§ What the task requires:
Reproduce the first line and every line after it, exactly, through the one containing "outline += [(r, low)". Leave out the rest.
-=-=-
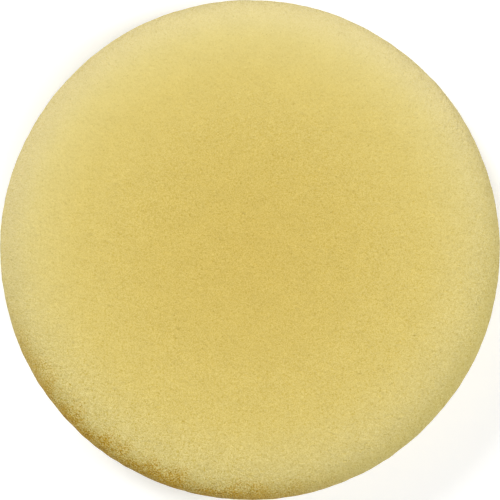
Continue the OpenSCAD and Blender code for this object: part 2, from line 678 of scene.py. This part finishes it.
def add_cloth(loops):
    """Knitted ground cloth with a heat-cut edge. The argument loops, the pieces that stand on it, is not
    used.
    """
    low, high, reach = cloth_low.z, cloth_high.z, cloth_high.x
    across = np.linspace(hole_r, reach - CLOTH_BEVEL, CLOTH_RINGS)
    outline = [(r, high) for r in across]
    outline += [(reach, high - CLOTH_BEVEL), (reach, low + CLOTH_BEVEL)]
    outline += [(r, low) for r in across[::-1]]

    def cut(points):
        radius = np.hypot(points[:, 0], points[:, 1])
        edge = np.clip((radius - reach + CUT_STRIP) / CUT_STRIP, 0, 1)
        out = points.copy()
        out[:, :2] *= (1 + edge * CLOTH_WAVES * noise_at(points, 2.4 * MM) / reach)[:, None]
        under = points[:, 2] < (low + high) / 2
        out[:, 2] += under * (1 - edge) * CLOTH_UNEVEN * noise_at(points, 3 * MM, 5.0)
        return out

    points, faces = lathe(outline, CLOTH_POINTS, cut)
    cloth = add_piece("knit_cloth", points, faces, "backing", "loop_cloth", "ground_cloth")
    cloth.data.materials.append(yarn_material("knit", True))


# ---------------------------------------------------------------- loops

# Distance between the loops, pieces that they are shared out to, and points along a loop
LOOP_PITCH = 1.35 * MM
LOOP_PIECES = 4
LOOP_POINTS = 8
YARN_R = 0.10 * MM
YARN_SIDES = 3
# How far the loops stay inside the disc's edge and outside the hole
LOOP_MARGIN = 0.9 * MM
# How far the ends of the loops reach into the cloth
LOOP_ROOT = 0.15 * MM


def loop_roots(random):
    """Middles of the loops: a square grid, shaken a little, inside the disc and outside the hole."""
    reach = loops_high.x - LOOP_MARGIN
    steps = np.arange(-reach, reach, LOOP_PITCH)
    x, y = (v.ravel() for v in np.meshgrid(steps, steps))
    x = x + random.uniform(-0.35, 0.35, len(x)) * LOOP_PITCH
    y = y + random.uniform(-0.45, 0.45, len(y)) * LOOP_PITCH
    radius = np.hypot(x, y)
    kept = (radius < reach) & (radius > hole_r + LOOP_MARGIN)
    return np.column_stack([x[kept], y[kept]])


def loop_paths(roots, random):
    """Middle line of a leaning loop below each root, and the level direction square to each loop's plane."""
    count = len(roots)
    top = loops_high.z + LOOP_ROOT
    depth = (top - loops_low.z - YARN_R) * random.uniform(0.75, 1.0, count)[:, None]
    width = random.uniform(0.5, 0.8, count)[:, None] * MM
    facing = random.uniform(0, 2 * math.pi, count)
    lean = random.normal(0, 0.3, (count, 2)) * MM
    turn = np.linspace(0, math.pi, LOOP_POINTS)
    swell = np.sin(turn) ** 0.8
    across = width * np.cos(turn) * (0.55 + 0.6 * swell)
    side = np.column_stack([np.cos(facing), np.sin(facing)])
    path = np.empty((count, LOOP_POINTS, 3))
    path[..., :2] = roots[:, None] + across[..., None] * side[:, None] + swell[None, :, None] * lean[:, None]
    path[..., 2] = top - depth * swell
    return path, np.column_stack([-side[:, 1], side[:, 0], np.zeros(count)])


def yarn_tubes(path, square):
    """Points and faces of a closed tube of yarn along each path. square is square to the paths' planes."""
    along = np.gradient(path, axis=1)
    along /= np.linalg.norm(along, axis=2, keepdims=True)
    inward = np.cross(square[:, None] + np.zeros_like(path), along)
    inward /= np.linalg.norm(inward, axis=2, keepdims=True)
    flat = np.cross(along, inward)
    rings = []
    for turn in 2 * math.pi * np.arange(YARN_SIDES) / YARN_SIDES:
        rings.append(path + YARN_R * (math.cos(turn) * inward + math.sin(turn) * flat))
    points = np.stack(rings, axis=2).reshape(-1, 3)

    first = np.arange(len(path))[:, None, None] * LOOP_POINTS * YARN_SIDES
    here = first + np.arange(LOOP_POINTS - 1)[None, :, None] * YARN_SIDES
    corner = np.arange(YARN_SIDES)
    a = here + corner
    b = here + (corner + 1) % YARN_SIDES
    faces = np.stack([a, b, b + YARN_SIDES, a + YARN_SIDES], axis=-1).reshape(-1, 4).tolist()
    faces += (first[:, 0] + corner[::-1]).tolist()
    faces += (first[:, 0] + (LOOP_POINTS - 1) * YARN_SIDES + corner).tolist()
    return points, faces


def add_loops():
    """Raised loops of yarn in four pieces, one for each quarter of the disc."""
    random = np.random.default_rng(23)
    roots = loop_roots(random)
    quarter = (np.arctan2(roots[:, 1], roots[:, 0]) // (math.pi / 2)).astype(int) % LOOP_PIECES
    material = yarn_material("loops", False)
    pieces = []
    for index in range(LOOP_PIECES):
        points, faces = yarn_tubes(*loop_paths(roots[quarter == index], random))
        piece = add_piece(f"loop_field_{index}", points, faces, "backing", "loop_cloth", "loop_pile")
        piece.data.materials.append(material)
        pieces.append(piece)
    return pieces


# ---------------------------------------------------------------- scene

def set_view():
    """Shows colours as they are, with no film look."""
    view = bpy.context.scene.view_settings
    view.view_transform = "Standard"
    view.look = "None"


set_view()
add_camera()
add_world()
for light in LIGHTS:
    add_light(*light)
add_floor()
add_foam()
add_glue()
finish_resin()
add_cloth(add_loops())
-=-=-
§ Answer to the exercise:
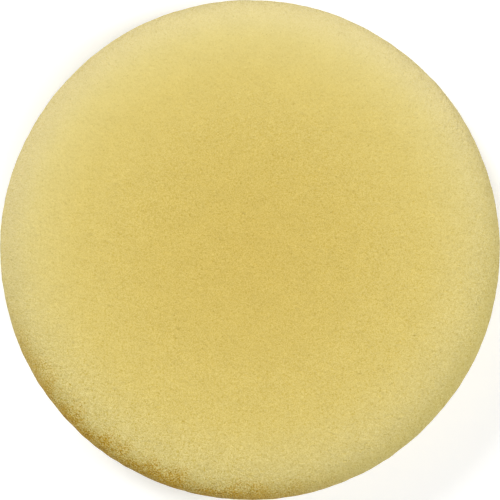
Continue the OpenSCAD and Blender code for this object: part 2, from line 678 of scene.py. This part finishes it.
def add_cloth(loops):
    """Knitted ground cloth with a heat-cut edge. The argument loops, the pieces that stand on it, is not
    used.
    """
    low, high, reach = cloth_low.z, cloth_high.z, cloth_high.x
    across = np.linspace(hole_r, reach - CLOTH_BEVEL, CLOTH_RINGS)
    outline = [(r, high) for r in across]
    outline += [(reach, high - CLOTH_BEVEL), (reach, low + CLOTH_BEVEL)]
    outline += [(r, low) for r in across[::-1]]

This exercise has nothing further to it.